I will not take the post down. I have done a quick edit to try to vague it up as much as I could in this moment, tried to make it more general. I am open to suggestions about how to generalize it further without losing the power and the context of it—because while I am deeply sympathetic to those experiencing their loss and grief, I am also attempting to tell a story from the perspective of people who were anticipating grief and heartbreak with no information as to whether that grief and heartbreak was theirs, this time.

I have been informed, by the way, by the two different poles of this argument, that our feelings did matter and that our feelings, in fact, didn’t. I think that this also falls somewhere in the middle.

So, I would love some input on how to make this a viable, healthy conversation. I’d love to see more blog posts about how social media has changed the landscape of mourning, emotion, loss, and pain. It’s a difficult conversation, and as long as we continue to connect through social media, it’s a necessary one.

When I set out to become a blogger, I thought my blog would be a place for pure humor, Venn diagrams, flowcharts, and pictures of my cat. Increasingly I have posted about those things that are difficult to talk about. Things that we don’t want to address. Things we like to pretend don’t exist until they happen to us. But I want to do it in ways that create discussion, not kill it. I want people to be interested, but not hurt. 

So I humbly request feedback, suggestions, and criticism. I hope to constantly improve my writing, my perspective, this blog, so that it truly is a place where such conversations can happen.

12 responses

  1. #1. Always use multiple, contrasting examples. Do not focus solely on the most recent example, for a multitude of reasons, some clearly demonstrated. 😉

    February 25, 2014 at 7:46 pm

  2. RJ Johnson

    “It’s a really twisty mess,” is my first publishable comment. And that’s not being a smartaas. We live in a dominant culture where death is not something most people talk about until we are forced to. Everyone has individual privacy boundaries as regards their lives and their emotions that range from “Open headline on a Monstervision Billboard; read all about it!” to “If I let you know my real name, I’ll have to kill you.” And then we have this urge that social media seems to encourage to “spread the news fastest… whether it’s accurate or not.”

    For myself I’m looking at demystifying and dismantling the taboos about discussing end of life issues. I can’t address other people’s privacy preferences and social-media-as-digital mob-psychology seems fascinating as hell, I don’t have the tools or training to approach it; so I’ll do my part to encourage people to talk about death, because eventually I won’t have that opportunity to do so because, you know, death.

    February 25, 2014 at 7:55 pm

  3. JustJen

    Aw, Whiskeypants, (( hugs )). I understood your post and agree.

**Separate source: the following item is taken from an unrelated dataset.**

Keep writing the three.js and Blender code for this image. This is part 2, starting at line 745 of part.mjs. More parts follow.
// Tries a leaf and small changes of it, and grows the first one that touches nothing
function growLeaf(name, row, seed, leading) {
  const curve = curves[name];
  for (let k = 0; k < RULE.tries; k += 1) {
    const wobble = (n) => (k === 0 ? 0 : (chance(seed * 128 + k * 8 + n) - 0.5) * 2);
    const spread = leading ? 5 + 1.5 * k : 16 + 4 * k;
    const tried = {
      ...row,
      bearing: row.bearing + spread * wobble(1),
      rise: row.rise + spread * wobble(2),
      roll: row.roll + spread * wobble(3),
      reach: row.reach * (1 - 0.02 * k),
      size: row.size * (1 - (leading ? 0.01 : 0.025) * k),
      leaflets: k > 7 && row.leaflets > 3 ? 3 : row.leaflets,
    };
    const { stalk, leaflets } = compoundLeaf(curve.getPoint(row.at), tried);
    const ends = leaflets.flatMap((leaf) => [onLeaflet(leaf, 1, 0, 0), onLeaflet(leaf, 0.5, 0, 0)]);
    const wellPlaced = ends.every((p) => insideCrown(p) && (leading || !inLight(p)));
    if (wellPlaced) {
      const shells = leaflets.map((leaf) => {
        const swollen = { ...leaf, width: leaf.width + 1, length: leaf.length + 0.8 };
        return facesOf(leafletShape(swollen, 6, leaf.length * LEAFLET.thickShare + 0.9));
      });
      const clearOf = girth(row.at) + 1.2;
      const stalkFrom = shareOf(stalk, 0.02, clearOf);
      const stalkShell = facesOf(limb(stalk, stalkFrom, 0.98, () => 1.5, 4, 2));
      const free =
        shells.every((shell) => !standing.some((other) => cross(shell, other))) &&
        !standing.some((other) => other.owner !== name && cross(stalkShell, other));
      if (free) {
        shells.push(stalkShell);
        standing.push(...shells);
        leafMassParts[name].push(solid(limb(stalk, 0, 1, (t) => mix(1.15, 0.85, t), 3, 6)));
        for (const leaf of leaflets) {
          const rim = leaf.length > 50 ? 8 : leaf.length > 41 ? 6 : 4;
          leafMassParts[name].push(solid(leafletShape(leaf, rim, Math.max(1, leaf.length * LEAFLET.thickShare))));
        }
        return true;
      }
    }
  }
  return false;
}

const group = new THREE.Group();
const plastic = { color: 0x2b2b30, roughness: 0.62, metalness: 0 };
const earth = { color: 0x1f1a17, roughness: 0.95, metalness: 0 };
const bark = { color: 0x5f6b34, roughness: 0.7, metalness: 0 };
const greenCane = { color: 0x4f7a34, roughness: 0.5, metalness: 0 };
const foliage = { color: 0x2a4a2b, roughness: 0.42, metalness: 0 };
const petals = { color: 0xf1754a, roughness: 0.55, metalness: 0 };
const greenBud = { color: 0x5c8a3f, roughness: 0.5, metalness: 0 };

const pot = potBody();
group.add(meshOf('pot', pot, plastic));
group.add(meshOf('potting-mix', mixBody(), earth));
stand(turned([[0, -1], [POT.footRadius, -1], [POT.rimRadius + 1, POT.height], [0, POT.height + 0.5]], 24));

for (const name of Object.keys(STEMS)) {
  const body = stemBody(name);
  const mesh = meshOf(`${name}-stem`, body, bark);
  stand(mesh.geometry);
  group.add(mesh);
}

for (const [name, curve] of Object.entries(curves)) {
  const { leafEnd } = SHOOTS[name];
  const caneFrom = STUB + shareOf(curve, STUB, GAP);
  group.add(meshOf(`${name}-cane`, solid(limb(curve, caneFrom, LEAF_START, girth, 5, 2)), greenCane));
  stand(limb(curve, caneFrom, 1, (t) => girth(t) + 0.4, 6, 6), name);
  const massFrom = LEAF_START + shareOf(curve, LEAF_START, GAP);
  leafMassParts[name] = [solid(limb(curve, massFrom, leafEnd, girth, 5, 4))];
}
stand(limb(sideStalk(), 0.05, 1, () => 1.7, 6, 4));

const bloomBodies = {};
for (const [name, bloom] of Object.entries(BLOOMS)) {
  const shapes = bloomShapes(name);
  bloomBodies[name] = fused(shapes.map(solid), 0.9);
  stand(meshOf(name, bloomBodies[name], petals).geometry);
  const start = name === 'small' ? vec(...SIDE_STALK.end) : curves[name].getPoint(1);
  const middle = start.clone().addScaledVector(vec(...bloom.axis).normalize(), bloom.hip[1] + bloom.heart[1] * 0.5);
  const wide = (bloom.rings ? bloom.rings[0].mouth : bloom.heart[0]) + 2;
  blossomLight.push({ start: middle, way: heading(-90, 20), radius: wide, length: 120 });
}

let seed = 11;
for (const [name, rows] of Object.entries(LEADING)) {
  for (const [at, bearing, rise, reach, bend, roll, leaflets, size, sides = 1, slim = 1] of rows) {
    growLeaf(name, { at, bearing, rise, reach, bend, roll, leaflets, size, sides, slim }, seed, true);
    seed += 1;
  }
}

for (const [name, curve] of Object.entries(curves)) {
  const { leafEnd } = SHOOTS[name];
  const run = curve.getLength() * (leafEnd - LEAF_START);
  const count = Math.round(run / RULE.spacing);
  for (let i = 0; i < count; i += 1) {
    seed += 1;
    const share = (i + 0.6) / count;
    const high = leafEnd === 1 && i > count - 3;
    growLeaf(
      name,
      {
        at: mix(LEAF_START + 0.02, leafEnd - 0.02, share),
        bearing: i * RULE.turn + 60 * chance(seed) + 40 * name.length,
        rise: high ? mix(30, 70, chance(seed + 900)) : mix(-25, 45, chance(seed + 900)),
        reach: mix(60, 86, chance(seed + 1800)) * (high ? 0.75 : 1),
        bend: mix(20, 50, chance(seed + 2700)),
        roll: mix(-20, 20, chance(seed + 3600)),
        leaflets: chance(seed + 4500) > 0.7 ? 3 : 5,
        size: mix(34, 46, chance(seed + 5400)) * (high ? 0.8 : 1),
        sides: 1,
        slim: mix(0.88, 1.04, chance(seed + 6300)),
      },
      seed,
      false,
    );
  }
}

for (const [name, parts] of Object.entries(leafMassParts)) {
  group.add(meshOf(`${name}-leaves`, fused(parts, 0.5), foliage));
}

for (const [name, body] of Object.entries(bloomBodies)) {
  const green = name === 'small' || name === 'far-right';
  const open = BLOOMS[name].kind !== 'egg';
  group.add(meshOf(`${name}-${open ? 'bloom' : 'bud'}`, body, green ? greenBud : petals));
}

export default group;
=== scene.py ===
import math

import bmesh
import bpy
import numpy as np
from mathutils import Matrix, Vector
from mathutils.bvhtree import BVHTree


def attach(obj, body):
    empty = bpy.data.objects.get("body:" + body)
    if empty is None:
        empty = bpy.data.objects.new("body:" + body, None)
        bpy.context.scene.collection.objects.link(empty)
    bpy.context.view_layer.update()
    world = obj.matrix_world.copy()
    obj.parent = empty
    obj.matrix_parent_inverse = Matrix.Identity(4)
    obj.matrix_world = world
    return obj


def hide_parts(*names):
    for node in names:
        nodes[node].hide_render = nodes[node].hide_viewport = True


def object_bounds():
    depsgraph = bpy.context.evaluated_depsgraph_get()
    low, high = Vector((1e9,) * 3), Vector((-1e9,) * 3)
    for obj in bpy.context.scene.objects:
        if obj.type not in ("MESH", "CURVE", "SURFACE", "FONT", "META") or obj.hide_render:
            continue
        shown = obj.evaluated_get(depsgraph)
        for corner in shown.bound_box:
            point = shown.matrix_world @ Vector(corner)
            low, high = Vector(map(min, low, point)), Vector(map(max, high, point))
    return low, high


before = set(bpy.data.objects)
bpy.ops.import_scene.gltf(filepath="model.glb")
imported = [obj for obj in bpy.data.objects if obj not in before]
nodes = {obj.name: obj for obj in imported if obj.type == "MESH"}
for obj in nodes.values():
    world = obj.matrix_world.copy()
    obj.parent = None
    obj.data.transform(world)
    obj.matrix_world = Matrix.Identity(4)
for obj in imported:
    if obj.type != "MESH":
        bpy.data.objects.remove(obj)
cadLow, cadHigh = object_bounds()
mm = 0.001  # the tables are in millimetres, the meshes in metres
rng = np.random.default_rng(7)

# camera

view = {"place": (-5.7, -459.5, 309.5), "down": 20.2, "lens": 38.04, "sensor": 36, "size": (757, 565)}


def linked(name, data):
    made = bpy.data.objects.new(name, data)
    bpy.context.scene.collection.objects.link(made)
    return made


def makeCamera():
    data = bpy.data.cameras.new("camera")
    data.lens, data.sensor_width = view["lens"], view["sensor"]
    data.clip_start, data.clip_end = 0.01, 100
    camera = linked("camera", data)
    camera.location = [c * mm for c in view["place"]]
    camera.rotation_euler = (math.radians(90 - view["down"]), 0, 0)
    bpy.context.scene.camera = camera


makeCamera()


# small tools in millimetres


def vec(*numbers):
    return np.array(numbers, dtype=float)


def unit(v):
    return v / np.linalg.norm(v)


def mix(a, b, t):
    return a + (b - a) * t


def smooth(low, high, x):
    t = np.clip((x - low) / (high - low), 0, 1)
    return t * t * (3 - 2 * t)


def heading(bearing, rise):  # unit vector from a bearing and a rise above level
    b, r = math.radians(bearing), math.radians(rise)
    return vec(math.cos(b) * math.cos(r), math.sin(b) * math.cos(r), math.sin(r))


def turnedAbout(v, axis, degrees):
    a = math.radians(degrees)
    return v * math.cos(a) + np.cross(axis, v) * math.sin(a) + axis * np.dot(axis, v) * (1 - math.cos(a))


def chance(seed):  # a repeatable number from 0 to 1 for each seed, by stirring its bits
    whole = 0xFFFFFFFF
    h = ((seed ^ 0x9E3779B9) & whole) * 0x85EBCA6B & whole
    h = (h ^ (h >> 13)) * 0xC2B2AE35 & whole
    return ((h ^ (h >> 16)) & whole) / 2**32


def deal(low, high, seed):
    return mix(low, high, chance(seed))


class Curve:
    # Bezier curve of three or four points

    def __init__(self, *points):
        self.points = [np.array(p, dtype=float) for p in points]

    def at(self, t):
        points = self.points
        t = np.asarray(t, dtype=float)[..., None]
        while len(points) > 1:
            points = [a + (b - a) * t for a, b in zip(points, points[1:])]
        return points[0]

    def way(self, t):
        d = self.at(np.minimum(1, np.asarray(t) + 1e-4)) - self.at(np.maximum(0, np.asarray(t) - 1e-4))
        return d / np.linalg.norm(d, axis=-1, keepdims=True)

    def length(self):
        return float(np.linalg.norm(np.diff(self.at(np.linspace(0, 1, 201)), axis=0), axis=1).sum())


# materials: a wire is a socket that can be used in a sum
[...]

    February 25, 2014 at 7:56 pm

  4. I have received, over the years, varying degrees of good-natured shit over my liberal sprinkling of smiles and other emoticon crap when I’m engaged in a discussion on LJ, FB, and other social media platforms. There’s a reason for that – I spend a lot of time being concerned about the tone of how what I’m saying is being interpreted. It’s so easy in the vacuum of pure text to project just about any emotion – and it’s usually what we already have bubbling around in the back of our head.

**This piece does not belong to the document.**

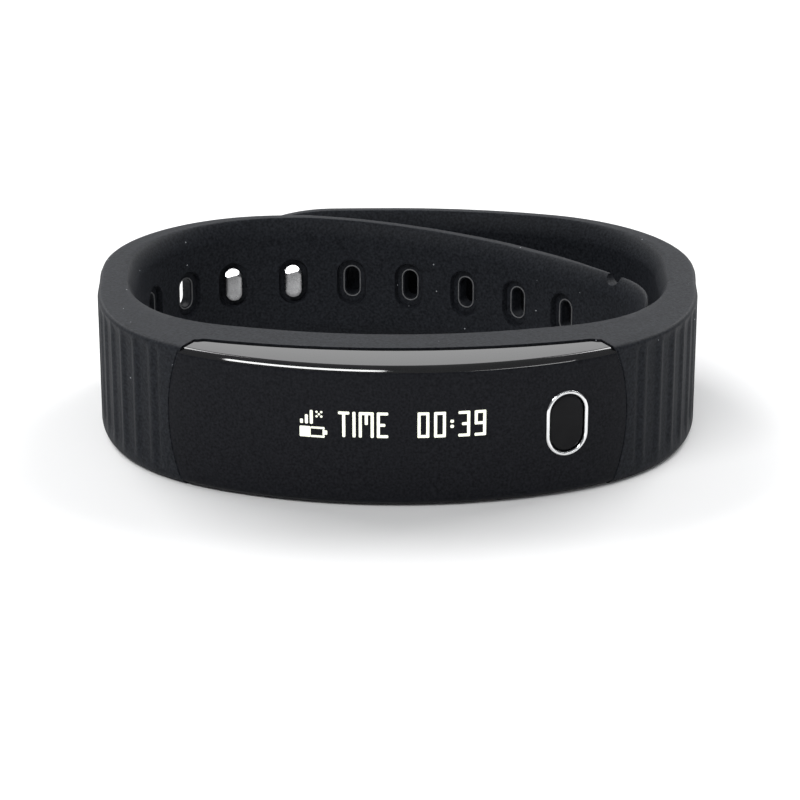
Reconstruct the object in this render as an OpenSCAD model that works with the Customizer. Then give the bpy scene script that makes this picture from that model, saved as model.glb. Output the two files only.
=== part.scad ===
// Fitness tracker band: a soft band whose slotted strap runs inside its clasp strap, and a curved tracker
// core plugged into the band's front. Millimetres, +Z up, standing on the band's lower edge.
// The origin is the centre of the closed band's footprint. The display faces -Y.

/* [Band] */
// Height of the band, which is the width of the strap
band_h = 14.2; // [13.8:0.2:15]
// Thickness of the band where it joins the flanks
flank_t = 4; // [3.8:0.1:4.2]
// Gap between the closed straps and round the tracker core
gap = 0.1; // [0.08:0.01:0.12]
// Number of slots in the slotted strap
slot_count = 9; // [5:1:9]
// Distance between slots
slot_pitch = 6.75; // [6.7:0.05:6.8]
// Width of a slot
slot_w = 1.5; // [1.4:0.1:1.6]
// Height of a slot
slot_h = 3.2; // [3:0.1:3.4]

/* [Tracker core] */
// Thickness of the front cover's wall
cover_t = 1.2; // [1:0.1:1.3]
// Radius of the cover's polished front edges
cover_edge_r = 0.8; // [0.5:0.1:0.9]
// Largest distance of the core's ends from the middle
core_half_w = 22; // [21.5:0.1:22]

/* [Button] */
// Distance of the button from the middle
button_x = 16.1; // [15.8:0.1:16.4]
// Width of the metal ring
ring_w = 4.4; // [4.2:0.1:4.6]
// Height of the metal ring
ring_h = 6.6; // [6:0.1:6.8]
// Width of the ring's visible line
ring_line = 0.38; // [0.3:0.02:0.44]

/* [Clasp] */
// Width of a peg's head
peg_head_w = 2; // [1.9:0.1:2.2]
// Height of a peg's head
peg_head_h = 3.7; // [3.5:0.1:3.9]
// Length of the clasp plate
plate_l = 11.2; // [10.6:0.1:11.4]

/* [Hidden] */
$fn = 96;
step = 1.2;

// Heights
mid_z = band_h / 2;
button_z = mid_z + 0.3;

// Outline of the closed band, as arcs that meet smoothly: centre, radius
front_y = -26.9;
front_r = 42;
front_sweep = 24;
shoulder_r = 23.5;
flank_x = 31;
front_c = [0, front_y + front_r];
shoulder_c = [flank_x - shoulder_r, front_c.y - (front_r - shoulder_r) * cos(front_sweep)];
corner_r = 20;
corner_sweep = 71.7;
corner_c = [flank_x - corner_r, 5.13];
back_r = 55;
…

    When it comes to blogging about uncomfortable things, where I really want to address a subject that’s heavily loaded, I try to lead-in by using myself – be it a personal anecdote, experience, or something similar. Failing that, unless I’m really fucking furious and I don’t give a shit, I do my best to preface things with an introduction setting the tone as clearly as possible.

    Granted, that’s just my style, but maybe there’s something here for you too.

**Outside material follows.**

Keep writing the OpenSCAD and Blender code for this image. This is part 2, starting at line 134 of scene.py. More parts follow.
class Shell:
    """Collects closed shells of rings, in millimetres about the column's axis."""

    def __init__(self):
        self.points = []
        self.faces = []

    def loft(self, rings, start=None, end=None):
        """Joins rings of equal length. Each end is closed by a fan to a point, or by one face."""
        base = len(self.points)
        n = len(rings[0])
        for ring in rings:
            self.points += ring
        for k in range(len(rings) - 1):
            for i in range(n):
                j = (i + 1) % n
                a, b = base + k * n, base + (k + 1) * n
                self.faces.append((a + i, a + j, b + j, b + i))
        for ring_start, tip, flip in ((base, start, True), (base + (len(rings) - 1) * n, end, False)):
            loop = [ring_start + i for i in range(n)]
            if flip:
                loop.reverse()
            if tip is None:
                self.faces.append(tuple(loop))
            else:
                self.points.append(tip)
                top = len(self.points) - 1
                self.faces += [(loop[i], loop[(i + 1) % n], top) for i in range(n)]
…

    February 25, 2014 at 7:57 pm

    • Good points. I may have to do some reorganizing.

      February 26, 2014 at 1:34 pm

  5. Tanyamazon

    I didn’t know the person who died except by a mutual party or two, but I was in terror when I saw people mourning on FB without disclosing who the lost person was. I also had that awful relief of finding out it wasn’t someone closer to me while watching how it tore apart others.

    This was handled badly by some folks, to be sure. But loss makes us all monsters at some point or another. Grieving can feels like flailing aimless, raging emotional fists in the air. Sometimes the most compassionate thing you can do for someone is let them hit you, and not hit back.

    While I agree with your call-outs about the specifics of what happened for some people, I wasn’t in that situation, and see above re: monsters. What really resonated for me in your OP was the last 3 paragraphs. I like the parts about how we can try to do it a little better next time, maybe.

    February 25, 2014 at 8:08 pm

    • Thanks, I’ll look at what I can trim down to make the good stuff more punchy.

      February 26, 2014 at 1:34 pm

  6. If you wanna call out a culture that’s terrified and confused about discussing death in spite of technology that lets it talk faster and louder than it ever has, and how that plays out in a tight-knit community with a higher than average attrition rate, and how we can do better by ourselves by making sure the same distributed communication that ties us together when we’re having fun is also available and respected when there’s a crisis: awesome. I’m right there with ya. Like, a lot.

    I don’t think people should make themselves the gatekeepers of information about death. If they’re not sure what’s OK to share, they could try asking the survivors. And it wouldn’t hurt for people to occasionally stop and think about what they share.

    But telling struggling people they’re doing it wrong (“Don’t vaguebook about death, you guys”) or describing your position as a “nice, big, sanity-inducing step back” – can’t say I’m with you. Those vaguebookers were probably shocked, hurting, often unpracticed at grief, and baffled by how to handle the stigma around a death like the one you used as an example, and still trying to do their best. They weren’t insane. That “consider yourself lucky” was probably really fucking heartfelt.

    I think a better model of handling tragedy is important to this community. The eye-watering insensitivity I saw all over social media is part of why I checked out of Facebook once the news got out. But I don’t think splitting a community into “crazy, withholding, self-righteous people in the know versus reasonable people who deserve information” is a great model, either. I think your explanations of why people need a timely answer to “Who was it?” stand on their own.

    February 26, 2014 at 1:28 pm

    • Fair points.
      After watching friends be called vultures for asking for information, and after seeing how badly that “consider yourself lucky” comment hurt my friend and upset very many people, I suppose I reacted more strongly than I needed to, so I will take a look at my wording, there. Thank you.

      I am not trying to create some kind of community dichotomy, here, and if that’s what I communicated, I need to look at that, too. I appreciate your thoughts.